-------- RAW DATA --------

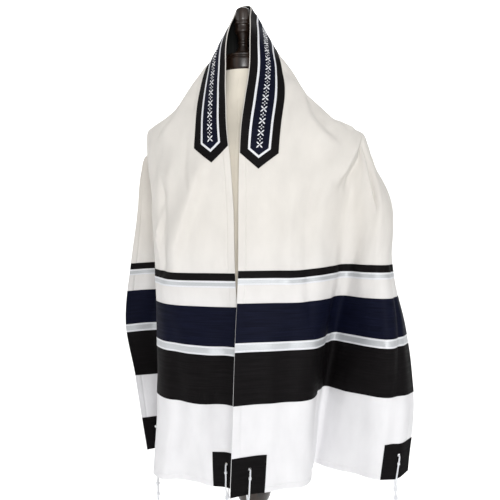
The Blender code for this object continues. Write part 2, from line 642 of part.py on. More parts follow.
def corner_string(name, net, eyelet):
    """The strings of one corner: a loop, a knotted cord and eight free strands."""
    route, head, facing = loop_route(net, eyelet)
    turn = math.atan2(facing.y, facing.x)

    vertices = []
    faces = []
    closed_tube(vertices, faces, tube_rings(route, LEG_HALF, facing.cross(Vector((0, 0, 1)))))
    bottom = head.z - KNOT_HEIGHTS[-1] - KNOT_LENGTH
    for k in range(STRAND_COUNT):
        angle = turn + 2 * math.pi * k / STRAND_COUNT
        outward = Vector((math.cos(angle), math.sin(angle), 0))
        strand = []
        for step in range(STRAND_STEPS + 1):
            share = step / STRAND_STEPS
            reach = STRAND_RING + STRAND_SPREAD * share ** 1.5 * (1 if k % 2 else 0.6)
            z = bottom + STRAND_ROOT - (STRAND_LENGTH + STRAND_ROOT) * share
            strand.append(Vector((head.x, head.y, z)) + outward * reach)
        closed_tube(vertices, faces, tube_rings(strand, STRAND_HALF, outward))
    loose = add_object(name + "_loose", vertices, faces, "white")
    loose.hide_render = True
    loose.display_type = "WIRE"

    rings = []
    for depth in KNOT_HEIGHTS:
        for radius, drop in ((CORD_RADIUS, 0), (KNOT_RADIUS, 0.25),
                             (KNOT_RADIUS, 0.75), (CORD_RADIUS, 1)):
            rings.append([Vector((head.x + radius * math.cos(turn + 2 * math.pi * k / CORD_SIDES),
                                  head.y + radius * math.sin(turn + 2 * math.pi * k / CORD_SIDES),
                                  head.z - depth - KNOT_LENGTH * drop))
                          for k in range(CORD_SIDES)])
    cord = rings_object(name, rings, "white")
    union = cord.modifiers.new("strands", "BOOLEAN")
    union.operation = "UNION"
    union.object = loose


def rings_object(name, rings, colour):
    """Join rings of equal length, listed from the top down, and close both ends."""
    sides = len(rings[0])
    vertices = [point for ring in rings for point in ring]
    faces = []
    for row in range(len(rings) - 1):
        for k in range(sides):
            a = row * sides + k
            b = row * sides + (k + 1) % sides
            faces.append((a, a + sides, b + sides, b))
    faces.append(tuple(range(sides)))
    last = (len(rings) - 1) * sides
    faces.append(tuple(last + k for k in reversed(range(sides))))
    return add_object(name, vertices, faces, colour)


def turned_object(name, profile, centre_y, colour):
    """A wooden piece turned round an upright axis."""
    rings = []
    for radius, z in profile:
        rings.append([Vector((radius * math.cos(2 * math.pi * k / TURNED_SIDES),
                              centre_y + radius * math.sin(2 * math.pi * k / TURNED_SIDES), z))
                      for k in range(TURNED_SIDES)])
    return rings_object(name, rings, colour)


def build_form():
    """The limbless dress form: body, neck finial, pole and round base."""
    rings = []
    for z, half_width, half_depth, centre_y, chest in TORSO_SECTIONS:
        ring = []
        for k in range(TORSO_SIDES):
            angle = 2 * math.pi * k / TORSO_SIDES
            c = math.cos(angle)
            s = math.sin(angle)
            power = 2 / TORSO_SQUARENESS
            forward = chest * max(0.0, -s) ** CHEST_SHARPNESS
            y = centre_y + half_depth * math.copysign(abs(s) ** power, s) - forward
            ring.append(Vector((half_width * math.copysign(abs(c) ** power, c), y, z)))
        rings.append(ring)
    rings_object("form_body", rings, "jersey")
    turned_object("form_neck_finial", FINIAL_PROFILE, NECK_CENTRE_Y, "wood")
    turned_object("form_pole", HUB_PROFILE, FORM_CENTRE_Y, "wood")
    turned_object("form_base", BASE_PROFILE, FORM_CENTRE_Y, "wood")


def main():
    """Build the shawl and the form that carries it."""
    clear_scene()
    net = ClothNet(Drape())
    build_shawl(net)
    for name, eyelet in zip(("left_front", "left_side", "right_front", "right_side"), eyelets()):
        corner_string("corner_string_" + name, net, eyelet)
    build_form()


if __name__ == "__main__":
    main()
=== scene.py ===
"""A draped tallit (prayer shawl) with its corner strings, over a limbless dress form.

Lengths in the tables are in centimetres, and everything that reaches Blender is in
metres. A point of the cloth is named by two lengths on the flat cloth: "along", from
the centre back to the two hems (negative on the left half), and "across", from the
neck edge to the free edge. The tables say where lines across the cloth hang in space,
and all that is sewn on the cloth is laid on the same surface.
"""

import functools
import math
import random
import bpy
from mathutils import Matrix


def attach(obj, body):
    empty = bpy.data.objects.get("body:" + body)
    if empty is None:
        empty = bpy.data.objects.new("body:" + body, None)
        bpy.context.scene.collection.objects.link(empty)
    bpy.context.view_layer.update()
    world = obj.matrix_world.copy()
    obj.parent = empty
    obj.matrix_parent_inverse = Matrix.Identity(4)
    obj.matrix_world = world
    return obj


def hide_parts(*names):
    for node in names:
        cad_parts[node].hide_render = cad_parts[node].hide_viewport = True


bl_info = {
    "name": "Tallit on a Dress Form",
    "version": (1, 0, 0),
    "blender": (4, 5, 0),
    "location": "View3D > Sidebar > Tallit",
    "description": "Drapes a prayer shawl with its bands, neckband and corner strings over a dress form",
    "category": "Add Mesh",
}

import bpy
import numpy as np
from bpy.props import FloatProperty, FloatVectorProperty, IntProperty, PointerProperty
from bpy.types import Operator, Panel, PropertyGroup
from mathutils import Vector

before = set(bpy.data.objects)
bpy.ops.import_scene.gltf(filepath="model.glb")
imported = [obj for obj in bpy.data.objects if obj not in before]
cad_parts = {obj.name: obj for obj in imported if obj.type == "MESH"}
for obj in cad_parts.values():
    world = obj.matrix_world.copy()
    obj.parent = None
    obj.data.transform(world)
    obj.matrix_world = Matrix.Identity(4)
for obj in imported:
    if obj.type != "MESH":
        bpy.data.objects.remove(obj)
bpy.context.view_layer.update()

CM = 0.01

# Flat sizes of the shawl.
HALF_LENGTH = 91.5
WIDTH = 46.0
SIDE_HEM = 1.2
END_HEM = 0.8
PATCH_SIDE = 6.0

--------

_YOUR OBJECTIVE_
Beginning with the line that contains "ring.append(Vector((half_width * math.copysign(abs(c)" and ending with the line that contains "cad_parts[node].hide_render = cad_parts[node].hide_viewport", repeat exactly those lines and no others.

_RIGHT ANSWER_
            ring.append(Vector((half_width * math.copysign(abs(c) ** power, c), y, z)))
        rings.append(ring)
    rings_object("form_body", rings, "jersey")
    turned_object("form_neck_finial", FINIAL_PROFILE, NECK_CENTRE_Y, "wood")
    turned_object("form_pole", HUB_PROFILE, FORM_CENTRE_Y, "wood")
    turned_object("form_base", BASE_PROFILE, FORM_CENTRE_Y, "wood")


def main():
    """Build the shawl and the form that carries it."""
    clear_scene()
    net = ClothNet(Drape())
    build_shawl(net)
    for name, eyelet in zip(("left_front", "left_side", "right_front", "right_side"), eyelets()):
        corner_string("corner_string_" + name, net, eyelet)
    build_form()


if __name__ == "__main__":
    main()
=== scene.py ===
"""A draped tallit (prayer shawl) with its corner strings, over a limbless dress form.

Lengths in the tables are in centimetres, and everything that reaches Blender is in
metres. A point of the cloth is named by two lengths on the flat cloth: "along", from
the centre back to the two hems (negative on the left half), and "across", from the
neck edge to the free edge. The tables say where lines across the cloth hang in space,
and all that is sewn on the cloth is laid on the same surface.
"""

import functools
import math
import random
import bpy
from mathutils import Matrix


def attach(obj, body):
    empty = bpy.data.objects.get("body:" + body)
    if empty is None:
        empty = bpy.data.objects.new("body:" + body, None)
        bpy.context.scene.collection.objects.link(empty)
    bpy.context.view_layer.update()
    world = obj.matrix_world.copy()
    obj.parent = empty
    obj.matrix_parent_inverse = Matrix.Identity(4)
    obj.matrix_world = world
    return obj


def hide_parts(*names):
    for node in names:
        cad_parts[node].hide_render = cad_parts[node].hide_viewport = True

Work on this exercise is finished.